E veio a repentina e necessária mudança para Mata Grande, já na idade escolar, com matrículas no Grupo Demócrito Gracindo. Mudamo-nos para o Casarão do Alto, cercado de fruteiras , comprado ao tio Antônio Rodrigues. Escassearam as nostálgicas lembranças, e eu nem pude acompanhar o final do roteiro daquele ambiente novelesco. Ficou sempre rebatendo no imaginário infantil o quadro da moça trafegando sorridente e descomprometida, e ao largo, ou à margem, sempre à espera, um possível gavião à espreita de uma donzela, em dias futuros. Pois existia uma "moça do Sítio do Gato". Somente os que compõem essa linda história familiar saberão melhor complementar o que meus olhos não mais viram, nem sequer assistiram. Reverencio aqui essa imagem da infância, guardada nos subterrâneos da memória, prestando a devida homenagem ao casal dona Evinha\Chiquinho, extensiva aos filhos e filhas que resultaram dessa união tão abençoada. 








Um comentário:

  1. A foto acima é um quadro que imortaliza um acontecer, um acaso.Um Patriarca com ar de felicidades e realizações.Ela como serva de Deus agradecida pela prole constituída.

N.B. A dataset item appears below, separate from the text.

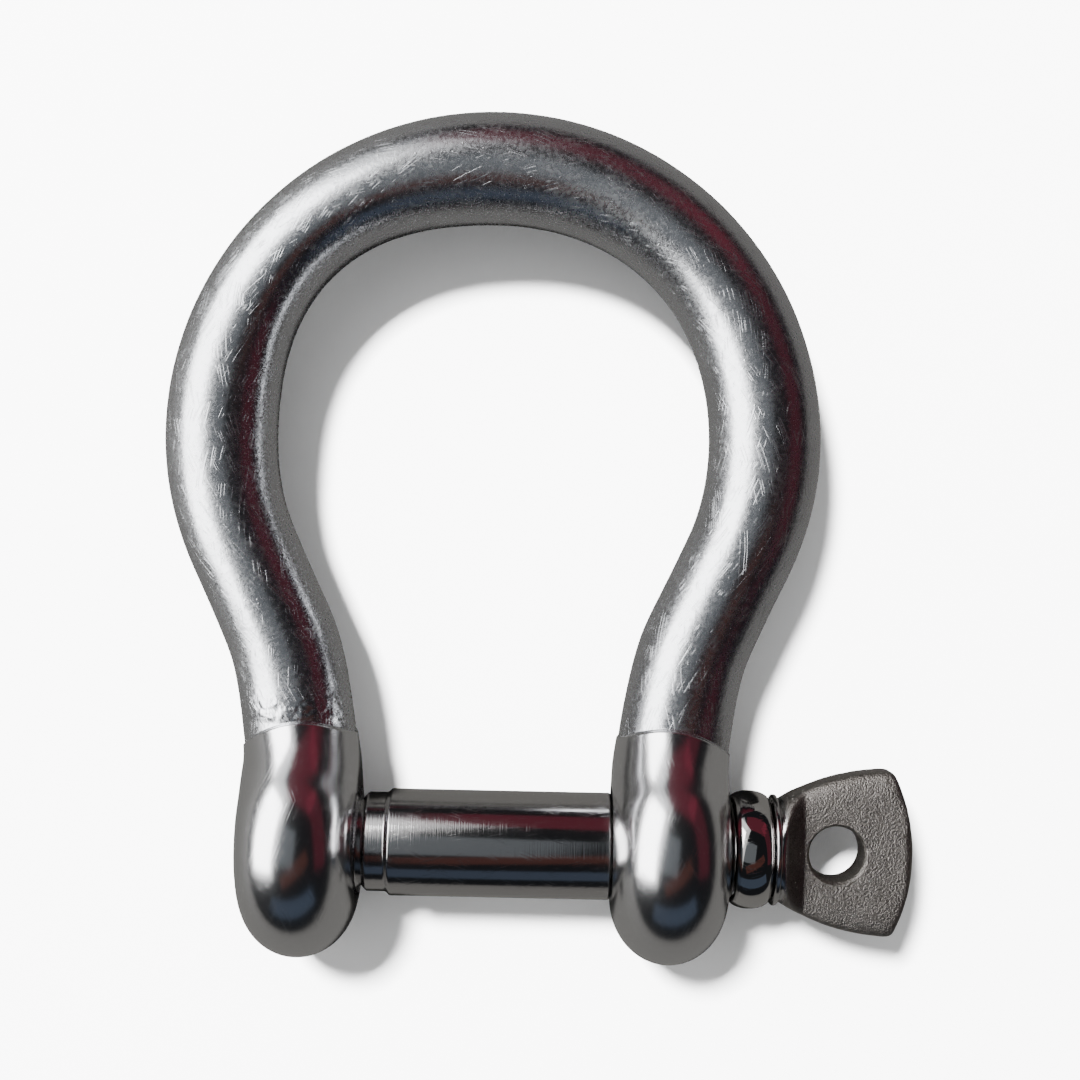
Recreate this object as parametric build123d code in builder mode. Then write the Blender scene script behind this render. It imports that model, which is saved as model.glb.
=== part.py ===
"""A 10 mm screw-pin bow shackle, lying flat.

The pin's axis is X with the head at +X, the crown of the bow is towards +Y, and Z is square to the
plane of the bow. The origin is on the pin's axis, midway between the two eyes. Sizes are in
millimetres.
"""

import os
from math import cos, radians, sin, tan

from build123d import *

# The round bar and the line it is bent to
BAR_R = 5.0
CROWN_R = 24.4  # radius of the crown, on the bar's centre line
CROWN_Y = 36.3  # centre of the crown's arc, above the pin's axis
LEG_SLOPE = 24.8  # how far each leg leans in, degrees
NECK_BEND_R = 30.5  # the bend that brings each leg back parallel, on the centre line

# The forged eyes
EYE_X = 16.5  # centre of an eye, from the middle of the jaw
EYE_R = 10.35
EYE_T = 10.4
RIM_R = 4.9  # rounding of the rim, nearly half of the thickness
SLEEVE_R = 5.35  # half width of the sleeve that the bar enters
SLEEVE_TOP = 11.0  # height of the die line above the pin's axis
SLEEVE_FILLET = 3.6  # hollow between the sleeve and the eye's round
PLAIN_HOLE_R = 5.2  # the thread passes through it freely
MOUTH = 0.5  # chamfer of the hole mouths

# The thread: 9.5 mm over the crests, 1.5 mm pitch, 60 degree flanks, with its play
PITCH = 1.5
PITCH_R = 4.263
FLANK = tan(radians(30))
PIN_CREST_R = 4.72
PIN_ROOT_R = 3.85
PIN_HALF_TOOTH = 0.3  # half thickness of the pin's tooth, at the pitch radius
NUT_CREST_R = 4.03
NUT_ROOT_R = 4.88
NUT_HALF_SPACE = 0.48  # half width of the eye's groove, at the pitch radius
SUNK = 0.1  # how far a tooth or a groove reaches into the round it joins

# The pin, from its thread to its neck
SHANK_R = 4.75
SEAT_R = 4.55  # inside the plain eye
RELIEF_R = 4.4
RELIEF_END = -8.4  # shoulder where the shank's full size begins
END_SET_IN = 0.4  # the pin's end lies this far inside the outer face of the tapped eye
END_CHAMFER = 0.5
THREAD_STOP = 0.2  # the tooth ends this far short of the relief
COLLAR_R = 5.25
COLLAR_T = 3.8
COLLAR_ROUND = 1.2
SEAT_GAP = 0.1  # between the collar and the eye
JOURNAL_R = 3.9  # the pin where the collar sits
RUNNING = 0.05  # play all round between the journal and the collar
FLANGE_R = 4.95
FLANGE_T = 0.5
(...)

    Começou lá atrás, no silêncio do ambiente fazendário. Uma linda e meiga jovem, sob as reservas da familia Frazão. Ele jovem e de uma estirpe honrada de João Barbosa, na feitura do trabalho e nas relações de vizinhança.

    O Casarão de Zequinha Verissimo era estratégico como roteiro de passagem para as propriedades das famílias Canuto, Frazão e tantas mais, para onde confluía o Lamarão. Do alpendre de seu Zequinha foi filmado e testemunhado o início de uma futura geração onde a nascente mais pura do sentimento humano brota. Não prescinde de heranças ou fortunas anteriores, mas sedimentada no amor e fruto do trabalho e perseverança nos ideais de uma familia estruturada.

    O mundo hodierno vive carente dessas autênticas expressões modelares.